## Aim of the exercise
Where the data below has the string "that", return the whole line.

BEGIN Information provided

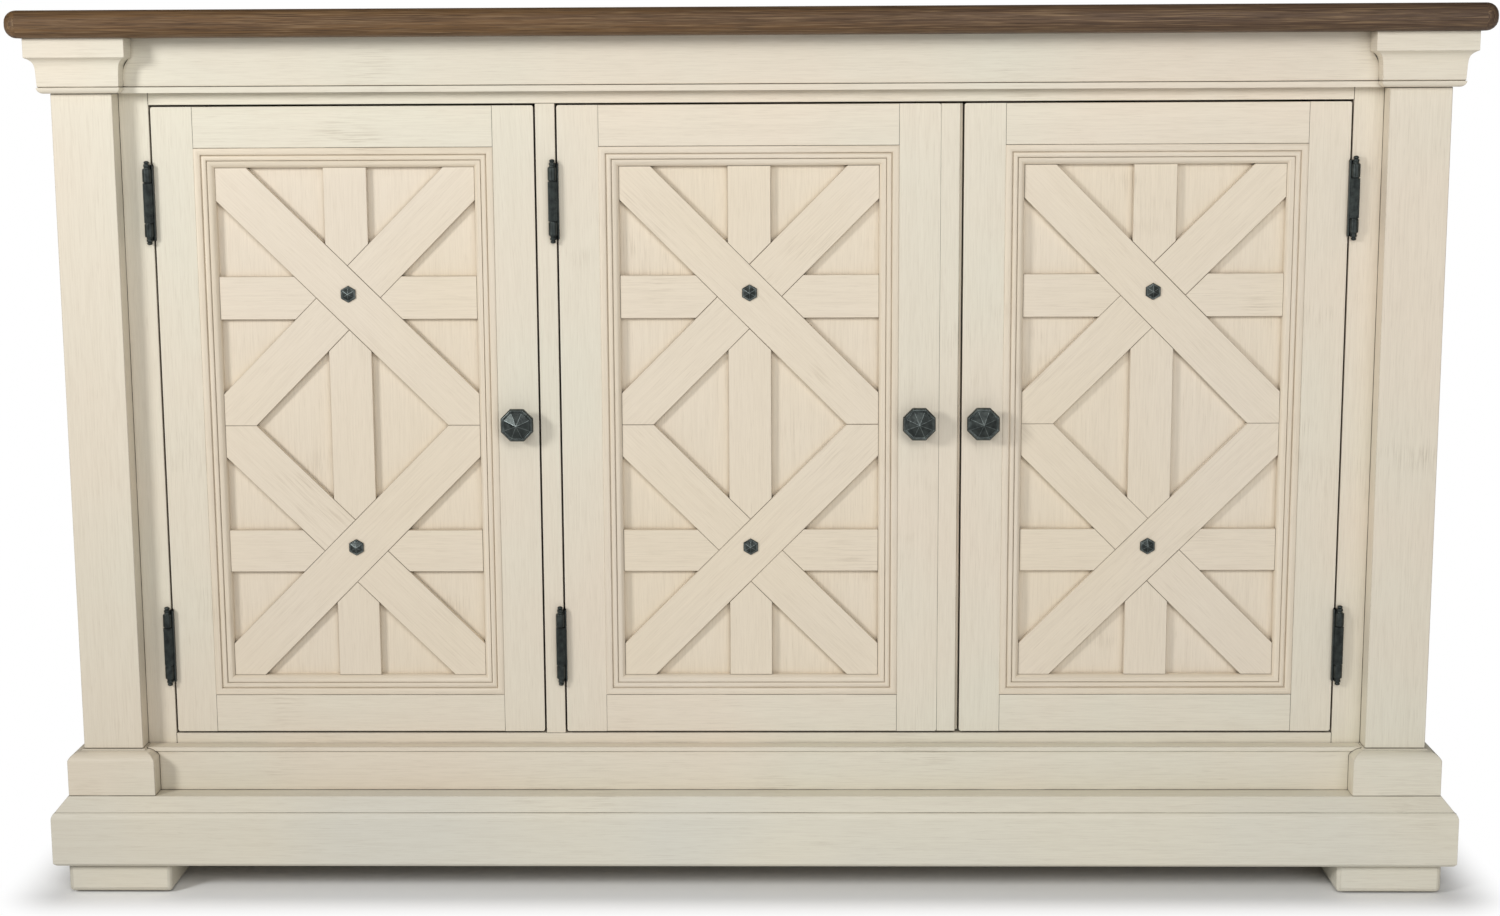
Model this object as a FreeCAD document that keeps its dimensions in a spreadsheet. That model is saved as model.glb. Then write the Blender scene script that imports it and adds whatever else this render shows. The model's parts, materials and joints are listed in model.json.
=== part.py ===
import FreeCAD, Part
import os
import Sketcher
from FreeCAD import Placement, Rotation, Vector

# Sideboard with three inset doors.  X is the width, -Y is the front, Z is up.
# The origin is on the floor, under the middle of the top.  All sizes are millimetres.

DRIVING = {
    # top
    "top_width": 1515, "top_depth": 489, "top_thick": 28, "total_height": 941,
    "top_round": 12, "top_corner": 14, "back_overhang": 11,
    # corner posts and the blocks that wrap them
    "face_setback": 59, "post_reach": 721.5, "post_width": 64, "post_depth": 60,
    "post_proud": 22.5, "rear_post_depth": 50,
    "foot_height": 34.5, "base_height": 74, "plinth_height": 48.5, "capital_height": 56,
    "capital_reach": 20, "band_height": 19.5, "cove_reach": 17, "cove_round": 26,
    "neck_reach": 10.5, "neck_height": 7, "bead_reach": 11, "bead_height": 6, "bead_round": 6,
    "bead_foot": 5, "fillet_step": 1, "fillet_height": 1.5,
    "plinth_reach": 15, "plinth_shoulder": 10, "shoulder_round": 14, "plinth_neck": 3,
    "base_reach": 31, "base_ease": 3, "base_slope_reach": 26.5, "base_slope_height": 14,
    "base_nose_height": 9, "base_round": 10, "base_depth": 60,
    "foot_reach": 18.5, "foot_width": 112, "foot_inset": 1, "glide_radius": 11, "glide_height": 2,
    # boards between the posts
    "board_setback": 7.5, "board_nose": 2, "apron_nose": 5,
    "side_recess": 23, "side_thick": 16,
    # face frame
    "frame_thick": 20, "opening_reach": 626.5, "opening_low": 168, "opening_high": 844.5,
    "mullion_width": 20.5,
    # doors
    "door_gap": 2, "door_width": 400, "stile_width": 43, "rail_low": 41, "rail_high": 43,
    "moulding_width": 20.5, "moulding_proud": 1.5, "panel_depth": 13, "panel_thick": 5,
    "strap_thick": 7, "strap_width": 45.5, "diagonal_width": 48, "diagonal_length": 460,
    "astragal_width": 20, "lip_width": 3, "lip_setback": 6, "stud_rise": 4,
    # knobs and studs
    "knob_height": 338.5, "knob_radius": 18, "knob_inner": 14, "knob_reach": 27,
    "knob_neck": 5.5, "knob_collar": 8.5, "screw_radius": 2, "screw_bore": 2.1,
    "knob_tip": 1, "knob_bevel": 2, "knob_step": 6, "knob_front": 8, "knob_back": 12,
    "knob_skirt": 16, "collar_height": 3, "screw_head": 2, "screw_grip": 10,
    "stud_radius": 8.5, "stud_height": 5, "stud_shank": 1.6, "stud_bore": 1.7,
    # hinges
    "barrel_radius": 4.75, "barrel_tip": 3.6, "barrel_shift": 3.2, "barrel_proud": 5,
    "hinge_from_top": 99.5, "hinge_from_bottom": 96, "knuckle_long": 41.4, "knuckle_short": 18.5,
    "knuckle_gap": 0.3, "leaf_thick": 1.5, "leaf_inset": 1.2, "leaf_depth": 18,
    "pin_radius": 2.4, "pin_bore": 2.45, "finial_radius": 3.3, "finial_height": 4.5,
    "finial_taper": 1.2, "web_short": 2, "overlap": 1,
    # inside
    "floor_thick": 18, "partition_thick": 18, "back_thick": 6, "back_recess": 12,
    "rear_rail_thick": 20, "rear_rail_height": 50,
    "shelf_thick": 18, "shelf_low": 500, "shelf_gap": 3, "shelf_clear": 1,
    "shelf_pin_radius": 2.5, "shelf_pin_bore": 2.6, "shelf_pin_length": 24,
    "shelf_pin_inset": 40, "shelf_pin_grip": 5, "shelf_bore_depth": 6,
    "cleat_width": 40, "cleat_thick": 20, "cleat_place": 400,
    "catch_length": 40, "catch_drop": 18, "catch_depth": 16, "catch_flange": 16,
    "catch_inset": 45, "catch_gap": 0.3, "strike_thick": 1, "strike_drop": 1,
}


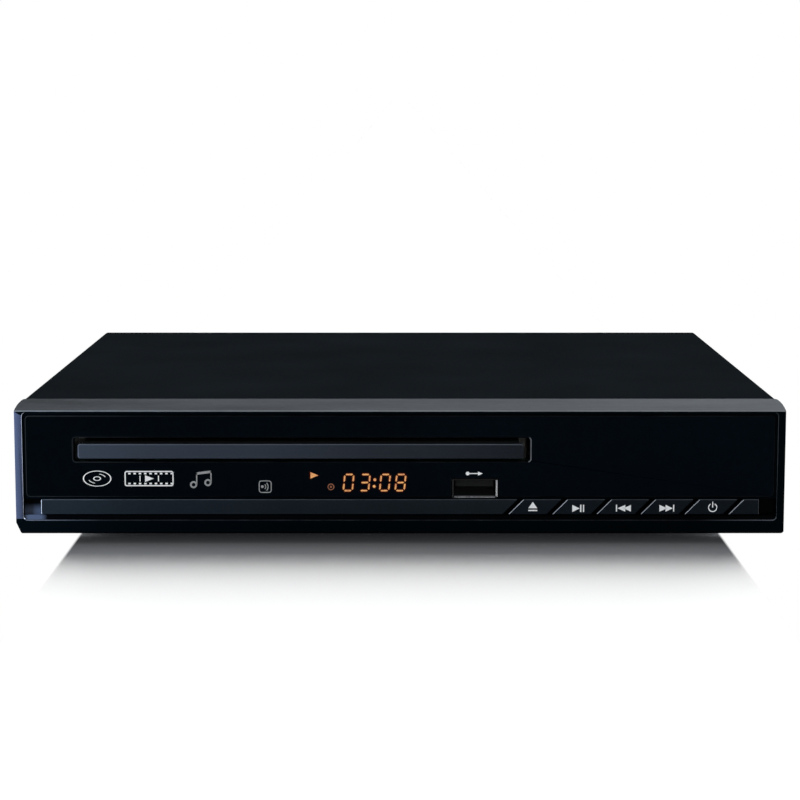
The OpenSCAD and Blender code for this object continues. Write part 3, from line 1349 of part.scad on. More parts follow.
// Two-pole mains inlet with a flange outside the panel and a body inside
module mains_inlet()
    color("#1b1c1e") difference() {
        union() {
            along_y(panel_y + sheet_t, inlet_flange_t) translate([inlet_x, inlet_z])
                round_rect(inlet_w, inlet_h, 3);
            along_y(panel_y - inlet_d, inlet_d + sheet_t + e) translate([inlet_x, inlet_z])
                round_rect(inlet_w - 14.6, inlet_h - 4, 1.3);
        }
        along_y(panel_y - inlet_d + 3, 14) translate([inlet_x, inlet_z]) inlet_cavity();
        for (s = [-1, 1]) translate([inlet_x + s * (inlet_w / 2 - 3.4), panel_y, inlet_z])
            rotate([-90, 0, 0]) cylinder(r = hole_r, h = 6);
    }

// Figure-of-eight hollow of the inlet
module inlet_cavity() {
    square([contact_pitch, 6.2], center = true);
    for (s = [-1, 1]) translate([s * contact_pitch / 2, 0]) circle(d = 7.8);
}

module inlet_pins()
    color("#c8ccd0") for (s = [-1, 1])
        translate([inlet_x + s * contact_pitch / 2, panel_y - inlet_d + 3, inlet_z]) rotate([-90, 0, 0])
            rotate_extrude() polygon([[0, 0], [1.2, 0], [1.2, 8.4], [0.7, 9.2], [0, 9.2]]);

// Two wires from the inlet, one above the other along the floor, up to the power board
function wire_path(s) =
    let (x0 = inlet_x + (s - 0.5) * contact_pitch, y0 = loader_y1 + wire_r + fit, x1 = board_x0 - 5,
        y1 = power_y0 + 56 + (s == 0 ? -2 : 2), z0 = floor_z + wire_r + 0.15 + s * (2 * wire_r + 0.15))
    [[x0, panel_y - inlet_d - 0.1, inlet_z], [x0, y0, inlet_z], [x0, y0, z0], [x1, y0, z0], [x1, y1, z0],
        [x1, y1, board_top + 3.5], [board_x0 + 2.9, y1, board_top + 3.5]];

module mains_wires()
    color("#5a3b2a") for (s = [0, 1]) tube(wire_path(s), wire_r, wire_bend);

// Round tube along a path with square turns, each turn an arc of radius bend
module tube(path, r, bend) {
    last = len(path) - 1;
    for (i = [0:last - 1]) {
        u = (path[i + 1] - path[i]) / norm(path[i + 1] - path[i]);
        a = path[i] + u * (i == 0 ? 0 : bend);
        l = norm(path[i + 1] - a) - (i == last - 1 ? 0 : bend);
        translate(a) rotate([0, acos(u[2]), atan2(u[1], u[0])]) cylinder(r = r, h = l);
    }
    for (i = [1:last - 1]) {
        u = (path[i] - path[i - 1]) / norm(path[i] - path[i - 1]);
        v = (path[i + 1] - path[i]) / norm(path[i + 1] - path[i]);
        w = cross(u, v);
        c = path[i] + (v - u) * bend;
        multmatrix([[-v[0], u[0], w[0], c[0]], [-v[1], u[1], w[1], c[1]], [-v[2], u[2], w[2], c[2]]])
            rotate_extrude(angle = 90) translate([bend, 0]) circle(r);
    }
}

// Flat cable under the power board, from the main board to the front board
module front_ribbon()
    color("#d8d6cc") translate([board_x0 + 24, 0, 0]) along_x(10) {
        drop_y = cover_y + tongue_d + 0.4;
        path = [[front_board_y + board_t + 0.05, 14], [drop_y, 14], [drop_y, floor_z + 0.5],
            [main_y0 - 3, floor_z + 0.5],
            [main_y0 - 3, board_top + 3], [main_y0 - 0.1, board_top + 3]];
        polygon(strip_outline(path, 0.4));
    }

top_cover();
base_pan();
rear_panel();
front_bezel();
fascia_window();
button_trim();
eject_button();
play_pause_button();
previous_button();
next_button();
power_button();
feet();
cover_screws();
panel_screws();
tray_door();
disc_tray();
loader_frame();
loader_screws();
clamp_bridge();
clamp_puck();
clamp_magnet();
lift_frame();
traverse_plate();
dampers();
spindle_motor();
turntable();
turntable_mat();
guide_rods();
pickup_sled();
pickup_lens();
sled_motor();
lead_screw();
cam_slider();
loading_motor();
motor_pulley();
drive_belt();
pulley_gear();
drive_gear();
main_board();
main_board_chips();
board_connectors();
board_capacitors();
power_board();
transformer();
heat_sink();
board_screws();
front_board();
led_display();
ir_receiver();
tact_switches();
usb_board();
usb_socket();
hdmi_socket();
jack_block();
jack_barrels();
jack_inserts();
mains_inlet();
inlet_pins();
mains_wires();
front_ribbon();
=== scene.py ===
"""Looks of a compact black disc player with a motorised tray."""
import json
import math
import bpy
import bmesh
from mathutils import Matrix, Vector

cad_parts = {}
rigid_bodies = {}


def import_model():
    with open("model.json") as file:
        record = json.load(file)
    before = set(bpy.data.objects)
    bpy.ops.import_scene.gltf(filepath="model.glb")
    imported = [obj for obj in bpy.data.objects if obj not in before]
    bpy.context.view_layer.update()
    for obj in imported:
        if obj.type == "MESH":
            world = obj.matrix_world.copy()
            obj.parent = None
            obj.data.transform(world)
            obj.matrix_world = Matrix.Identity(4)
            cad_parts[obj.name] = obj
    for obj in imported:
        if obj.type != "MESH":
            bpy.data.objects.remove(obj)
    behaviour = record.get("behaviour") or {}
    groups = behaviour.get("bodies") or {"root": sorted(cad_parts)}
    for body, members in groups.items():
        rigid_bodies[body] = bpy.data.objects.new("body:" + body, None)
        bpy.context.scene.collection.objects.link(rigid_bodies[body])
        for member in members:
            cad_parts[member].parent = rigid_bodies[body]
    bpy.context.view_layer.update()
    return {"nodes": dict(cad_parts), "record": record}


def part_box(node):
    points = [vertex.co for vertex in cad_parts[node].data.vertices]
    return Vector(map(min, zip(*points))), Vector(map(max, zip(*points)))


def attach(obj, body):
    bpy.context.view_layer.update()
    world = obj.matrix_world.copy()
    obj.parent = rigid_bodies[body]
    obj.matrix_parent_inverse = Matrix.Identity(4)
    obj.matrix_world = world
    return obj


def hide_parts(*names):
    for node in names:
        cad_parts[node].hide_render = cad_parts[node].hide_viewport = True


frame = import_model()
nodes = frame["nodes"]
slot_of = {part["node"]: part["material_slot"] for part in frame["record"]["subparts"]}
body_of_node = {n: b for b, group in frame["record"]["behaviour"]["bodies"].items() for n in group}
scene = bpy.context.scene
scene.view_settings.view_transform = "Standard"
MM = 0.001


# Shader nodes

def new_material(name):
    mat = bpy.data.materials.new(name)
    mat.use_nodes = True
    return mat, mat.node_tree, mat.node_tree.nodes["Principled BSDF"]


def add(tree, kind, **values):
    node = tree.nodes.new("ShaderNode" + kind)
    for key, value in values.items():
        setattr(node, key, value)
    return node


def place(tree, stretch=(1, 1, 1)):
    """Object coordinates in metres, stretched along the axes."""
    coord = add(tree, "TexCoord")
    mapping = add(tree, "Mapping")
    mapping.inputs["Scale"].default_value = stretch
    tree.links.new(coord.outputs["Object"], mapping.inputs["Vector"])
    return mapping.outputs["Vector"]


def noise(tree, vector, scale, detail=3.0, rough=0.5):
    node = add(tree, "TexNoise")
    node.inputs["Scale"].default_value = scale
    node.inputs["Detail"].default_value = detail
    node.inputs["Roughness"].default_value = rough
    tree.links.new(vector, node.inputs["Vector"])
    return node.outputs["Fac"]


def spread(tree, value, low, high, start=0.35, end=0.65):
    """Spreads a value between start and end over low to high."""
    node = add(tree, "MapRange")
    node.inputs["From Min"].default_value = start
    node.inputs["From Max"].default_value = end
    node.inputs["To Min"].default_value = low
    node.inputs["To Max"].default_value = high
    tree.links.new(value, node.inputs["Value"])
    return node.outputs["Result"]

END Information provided

## Exercise solution
Model this object as a FreeCAD document that keeps its dimensions in a spreadsheet. That model is saved as model.glb. Then write the Blender scene script that imports it and adds whatever else this render shows. The model's parts, materials and joints are listed in model.json.
    # corner posts and the blocks that wrap them